In May 2025, it was announced that Northwell's planned merger with Nuvance Health was completed. The health system would continue operating under the Northwell name and it marks the first time the health system would operate beyond New York.

==Billing controversy==
On 12 April 2024, New York attorney general Letitia James announced that her office secured more than 1 million dollars from Northwell after they deceptively advertised that three of their emergency departments were COVID-19 testing sites. The health system would bill the claim as an ER visit even though the only care that some received was having been administered a COVID test. Others who sought care at their ERs for other issues were charged for the COVID test as well as the ER visit, despite federal and state laws prohibiting the billing of COVID-19 tests and related services. Northwell paid about $650,000 in penalties to the state and refunded about $400,000 to around 2,000 patients.

==Hospitals==
The following hospitals and medical facilities are part of Northwell Health.

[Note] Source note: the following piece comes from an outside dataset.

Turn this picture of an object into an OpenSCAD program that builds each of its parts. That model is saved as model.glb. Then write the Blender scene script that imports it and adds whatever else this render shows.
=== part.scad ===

| Name |  | Location | County or Borough | Opened |
|---|---|---|---|---|
|  | Cohen Children's Medical Center | New Hyde Park | Queens | 1983 |
|  | Danbury Hospital | Danbury | Fairfield | 1885 |
|  | Glen Cove Hospital | Glen Cove | Nassau | 1921 |
|  | Huntington Hospital | Huntington | Suffolk | 1916 |
|  | Greenwich Village Hospital (formerly Lenox Health Greenwich Village) | Greenwich Village | Manhattan | 2014 |
|  | Lenox Hill Hospital | Upper East Side | Manhattan | 1857 |
|  | Long Island Jewish Medical Center | Lake Success | Nassau | 1954 |
|  | Long Island Jewish Forest Hills | Forest Hills | Queens | 1953 |
|  | Long Island Jewish Valley Stream | Valley Stream | Nassau | 1963 |
|  | Manhattan Eye, Ear, and Throat Hospital | Upper East Side | Manhattan | 1869 |
|  | Mather Hospital | Port Jefferson | Suffolk | 1929 |
|  | New Milford Hospital | New Milford | Litchfield | 1921 |
|  | North Shore University Hospital | Manhasset | Nassau | 1953 |
|  | Northern Duchess Hospital | Rhinebeck | Dutchess |  |
|  | Northern Westchester Hospital | Mount Kisco | Westchester | 1916 |
|  | Norwalk Hospital | Norwalk | Fairfield | 1893 |
|  | Peconic Bay Medical Center | Riverhead | Suffolk | 1951 |
|  | Phelps Hospital | Sleepy Hollow | Westchester | 1955 |
|  | Putnam Hospital | Carmel | Putnam | 1964 |
|  | Plainview Hospital | Plainview | Nassau | 1961 |
|  | South Oaks Hospital | Amityville | Suffolk |  |
|  | South Shore University Hospital | Bay Shore | Suffolk | 1911 |
|  | Sharon Hospital | Sharon | Litchfield | 1909 |
|  | Staten Island University Hospital North & South | South Beach and Prince's Bay | Staten Island | 1861 |
|  | Syosset Hospital | Syosset | Nassau | 1962 |
|  | Vassar Brothers Medical Center | Poughkeepsie | Dutchess | 1882 |
|  | Zucker Hillside Hospital | Glen Oaks | Queens | 1926 |

==SkyHealth==
SkyHealth is an medevac helicopter service which is jointly owned by Northwell and the Yale New Haven Health System. It currently operates two Eurocopter EC135 helicopters each staffed with a pilot, critical-care nurse and paramedic which have full ICU capabilities. The service launched with one helicopter on November 14th, 2014 which is operated by Med-Trans and is based out of Farmingdale Republic Airport. In February of 2023, a second helicopter was launched which is based out of Sikorsky Memorial Airport. SkyHealth were featured in the Netflix docu-series Emergency NYC.

==Northwell Nurse Choir==
In 2020, during the ongoing COVID-19 pandemic, a choir was formed consisting of eighteen nurses who had worked on the frontline to aid those affected by the virus. Created to support the nonprofit Nurse Heroes group, the members performed virtually in order to ensure safety . The group came to prominence in 2021 when they auditioned on the 16th season of America's Got Talent.